■ Data to use:
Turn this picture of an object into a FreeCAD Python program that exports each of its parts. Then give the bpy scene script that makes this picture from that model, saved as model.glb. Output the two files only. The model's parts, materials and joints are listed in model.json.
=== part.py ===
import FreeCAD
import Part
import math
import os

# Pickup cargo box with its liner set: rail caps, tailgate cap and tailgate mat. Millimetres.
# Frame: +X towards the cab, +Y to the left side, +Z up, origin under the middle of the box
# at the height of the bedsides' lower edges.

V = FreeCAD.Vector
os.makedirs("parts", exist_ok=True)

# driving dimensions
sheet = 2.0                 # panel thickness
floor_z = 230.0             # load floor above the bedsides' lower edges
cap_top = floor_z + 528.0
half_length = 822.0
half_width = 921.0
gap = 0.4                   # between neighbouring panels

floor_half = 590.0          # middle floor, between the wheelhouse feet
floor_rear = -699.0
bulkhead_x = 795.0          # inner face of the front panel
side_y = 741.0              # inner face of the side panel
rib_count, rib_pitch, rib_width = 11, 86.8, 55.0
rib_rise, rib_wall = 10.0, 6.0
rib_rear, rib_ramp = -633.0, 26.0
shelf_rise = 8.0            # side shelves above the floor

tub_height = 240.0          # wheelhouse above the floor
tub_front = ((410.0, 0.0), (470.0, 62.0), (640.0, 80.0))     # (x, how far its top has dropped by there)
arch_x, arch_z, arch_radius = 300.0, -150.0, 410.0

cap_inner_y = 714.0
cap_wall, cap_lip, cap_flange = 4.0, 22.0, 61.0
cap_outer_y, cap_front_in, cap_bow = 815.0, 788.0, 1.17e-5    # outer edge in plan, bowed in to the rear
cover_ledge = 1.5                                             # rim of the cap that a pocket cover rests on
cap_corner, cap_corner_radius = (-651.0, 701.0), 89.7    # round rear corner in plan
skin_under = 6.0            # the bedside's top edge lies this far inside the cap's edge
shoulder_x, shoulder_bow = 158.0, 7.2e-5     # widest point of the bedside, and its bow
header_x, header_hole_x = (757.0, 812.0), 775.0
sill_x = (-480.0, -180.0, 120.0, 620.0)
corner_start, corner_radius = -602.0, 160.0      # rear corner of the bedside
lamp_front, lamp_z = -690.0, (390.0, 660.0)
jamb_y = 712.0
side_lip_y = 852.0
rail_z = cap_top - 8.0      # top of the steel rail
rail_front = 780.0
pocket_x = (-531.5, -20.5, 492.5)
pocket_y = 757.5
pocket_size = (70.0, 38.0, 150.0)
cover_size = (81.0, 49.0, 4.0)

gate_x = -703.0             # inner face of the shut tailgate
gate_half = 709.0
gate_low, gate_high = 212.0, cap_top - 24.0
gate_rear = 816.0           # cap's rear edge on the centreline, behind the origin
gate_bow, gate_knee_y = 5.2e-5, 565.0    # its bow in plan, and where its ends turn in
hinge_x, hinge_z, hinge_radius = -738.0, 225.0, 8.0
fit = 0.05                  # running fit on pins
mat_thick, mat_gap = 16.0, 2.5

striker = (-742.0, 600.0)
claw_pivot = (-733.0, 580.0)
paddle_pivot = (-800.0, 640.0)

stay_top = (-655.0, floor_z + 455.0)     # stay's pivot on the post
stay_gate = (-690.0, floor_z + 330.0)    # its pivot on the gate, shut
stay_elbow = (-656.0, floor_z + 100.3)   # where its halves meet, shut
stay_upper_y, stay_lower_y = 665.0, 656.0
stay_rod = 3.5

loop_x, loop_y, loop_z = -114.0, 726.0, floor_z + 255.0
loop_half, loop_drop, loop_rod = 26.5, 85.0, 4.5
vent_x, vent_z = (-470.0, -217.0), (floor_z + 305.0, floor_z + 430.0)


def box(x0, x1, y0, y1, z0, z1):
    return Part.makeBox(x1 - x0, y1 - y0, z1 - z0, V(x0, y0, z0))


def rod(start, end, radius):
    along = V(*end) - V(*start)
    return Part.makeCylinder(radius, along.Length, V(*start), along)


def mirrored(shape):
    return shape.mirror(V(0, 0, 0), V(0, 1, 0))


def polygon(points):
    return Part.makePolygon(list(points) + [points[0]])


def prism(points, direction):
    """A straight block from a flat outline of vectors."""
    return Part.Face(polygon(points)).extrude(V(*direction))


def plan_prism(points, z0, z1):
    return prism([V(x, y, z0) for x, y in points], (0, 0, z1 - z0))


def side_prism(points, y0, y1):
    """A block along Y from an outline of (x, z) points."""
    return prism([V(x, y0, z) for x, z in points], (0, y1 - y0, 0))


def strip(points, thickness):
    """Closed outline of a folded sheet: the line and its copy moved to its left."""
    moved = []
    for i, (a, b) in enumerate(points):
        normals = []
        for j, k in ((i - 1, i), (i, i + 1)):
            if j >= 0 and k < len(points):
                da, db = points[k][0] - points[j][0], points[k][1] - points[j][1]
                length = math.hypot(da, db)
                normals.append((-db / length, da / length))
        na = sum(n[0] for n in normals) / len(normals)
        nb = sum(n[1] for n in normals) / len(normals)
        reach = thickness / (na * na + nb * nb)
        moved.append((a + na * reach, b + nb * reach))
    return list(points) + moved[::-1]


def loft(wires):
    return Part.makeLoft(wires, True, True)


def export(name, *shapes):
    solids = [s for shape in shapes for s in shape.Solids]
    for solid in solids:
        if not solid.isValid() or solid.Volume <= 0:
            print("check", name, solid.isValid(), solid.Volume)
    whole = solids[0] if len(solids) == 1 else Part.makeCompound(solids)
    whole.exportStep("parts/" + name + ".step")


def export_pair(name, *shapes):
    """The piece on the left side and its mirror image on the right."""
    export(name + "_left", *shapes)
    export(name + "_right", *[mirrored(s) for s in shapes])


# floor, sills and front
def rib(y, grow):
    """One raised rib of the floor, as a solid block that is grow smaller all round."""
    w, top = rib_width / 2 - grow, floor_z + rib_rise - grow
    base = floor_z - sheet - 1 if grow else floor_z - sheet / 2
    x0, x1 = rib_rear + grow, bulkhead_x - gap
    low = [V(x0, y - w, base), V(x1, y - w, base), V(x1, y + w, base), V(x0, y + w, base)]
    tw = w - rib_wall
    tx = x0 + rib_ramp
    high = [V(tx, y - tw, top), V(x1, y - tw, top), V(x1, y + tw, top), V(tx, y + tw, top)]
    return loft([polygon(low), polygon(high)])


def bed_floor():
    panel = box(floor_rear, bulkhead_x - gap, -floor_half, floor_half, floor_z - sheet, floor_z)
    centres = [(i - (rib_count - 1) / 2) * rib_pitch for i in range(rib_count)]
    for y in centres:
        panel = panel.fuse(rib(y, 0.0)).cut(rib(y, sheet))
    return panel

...

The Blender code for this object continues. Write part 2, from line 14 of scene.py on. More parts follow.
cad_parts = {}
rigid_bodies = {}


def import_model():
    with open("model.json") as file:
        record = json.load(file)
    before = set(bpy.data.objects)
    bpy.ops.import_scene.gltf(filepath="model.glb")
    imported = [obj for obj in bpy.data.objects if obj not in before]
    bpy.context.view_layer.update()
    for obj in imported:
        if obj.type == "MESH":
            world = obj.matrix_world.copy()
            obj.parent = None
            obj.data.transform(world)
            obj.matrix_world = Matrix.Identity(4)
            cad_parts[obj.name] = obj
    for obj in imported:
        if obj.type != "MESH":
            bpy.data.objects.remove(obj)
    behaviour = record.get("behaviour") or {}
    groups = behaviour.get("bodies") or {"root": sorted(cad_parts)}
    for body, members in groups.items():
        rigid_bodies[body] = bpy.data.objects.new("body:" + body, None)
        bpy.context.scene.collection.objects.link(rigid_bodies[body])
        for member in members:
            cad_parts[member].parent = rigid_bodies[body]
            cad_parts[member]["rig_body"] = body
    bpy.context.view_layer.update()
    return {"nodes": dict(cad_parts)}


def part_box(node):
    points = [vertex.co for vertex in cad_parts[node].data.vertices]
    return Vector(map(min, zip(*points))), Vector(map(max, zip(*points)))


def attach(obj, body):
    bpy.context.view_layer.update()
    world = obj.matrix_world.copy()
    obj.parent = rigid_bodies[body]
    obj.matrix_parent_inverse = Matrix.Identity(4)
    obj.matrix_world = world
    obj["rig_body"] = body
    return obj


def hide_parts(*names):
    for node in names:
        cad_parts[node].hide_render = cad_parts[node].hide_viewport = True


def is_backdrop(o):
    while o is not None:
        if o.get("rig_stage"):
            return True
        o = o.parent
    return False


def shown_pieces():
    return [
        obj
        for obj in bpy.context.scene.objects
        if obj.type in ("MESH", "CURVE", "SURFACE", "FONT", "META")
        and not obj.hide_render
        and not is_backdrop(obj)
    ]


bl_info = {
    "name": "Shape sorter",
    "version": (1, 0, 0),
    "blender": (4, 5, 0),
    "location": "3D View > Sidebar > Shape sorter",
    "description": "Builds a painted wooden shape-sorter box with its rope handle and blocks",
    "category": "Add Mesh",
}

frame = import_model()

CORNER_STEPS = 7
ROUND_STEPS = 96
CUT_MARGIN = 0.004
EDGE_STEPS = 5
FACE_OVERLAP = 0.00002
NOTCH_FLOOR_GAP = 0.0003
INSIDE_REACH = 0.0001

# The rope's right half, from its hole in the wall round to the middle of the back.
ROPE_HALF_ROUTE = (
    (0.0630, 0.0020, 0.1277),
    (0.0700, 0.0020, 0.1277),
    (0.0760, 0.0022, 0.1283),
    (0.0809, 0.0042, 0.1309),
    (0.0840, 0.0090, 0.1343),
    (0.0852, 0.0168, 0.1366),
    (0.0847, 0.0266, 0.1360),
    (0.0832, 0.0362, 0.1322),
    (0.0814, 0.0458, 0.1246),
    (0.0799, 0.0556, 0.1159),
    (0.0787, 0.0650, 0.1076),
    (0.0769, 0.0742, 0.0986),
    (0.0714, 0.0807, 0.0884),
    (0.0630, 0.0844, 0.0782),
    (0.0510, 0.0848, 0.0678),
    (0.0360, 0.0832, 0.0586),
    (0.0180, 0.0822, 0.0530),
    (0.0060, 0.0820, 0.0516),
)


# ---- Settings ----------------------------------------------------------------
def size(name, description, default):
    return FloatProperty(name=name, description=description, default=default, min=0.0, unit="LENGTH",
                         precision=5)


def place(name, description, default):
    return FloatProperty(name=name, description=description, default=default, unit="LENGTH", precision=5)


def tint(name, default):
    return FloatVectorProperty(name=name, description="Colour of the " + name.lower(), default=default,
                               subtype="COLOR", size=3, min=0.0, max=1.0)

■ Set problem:
Exactly reproduce the stretch from the line with "return True" through the line with "frame = import_model()", including both ends and nothing else.

■ The completed task:
            return True
        o = o.parent
    return False


def shown_pieces():
    return [
        obj
        for obj in bpy.context.scene.objects
        if obj.type in ("MESH", "CURVE", "SURFACE", "FONT", "META")
        and not obj.hide_render
        and not is_backdrop(obj)
    ]


bl_info = {
    "name": "Shape sorter",
    "version": (1, 0, 0),
    "blender": (4, 5, 0),
    "location": "3D View > Sidebar > Shape sorter",
    "description": "Builds a painted wooden shape-sorter box with its rope handle and blocks",
    "category": "Add Mesh",
}

frame = import_model()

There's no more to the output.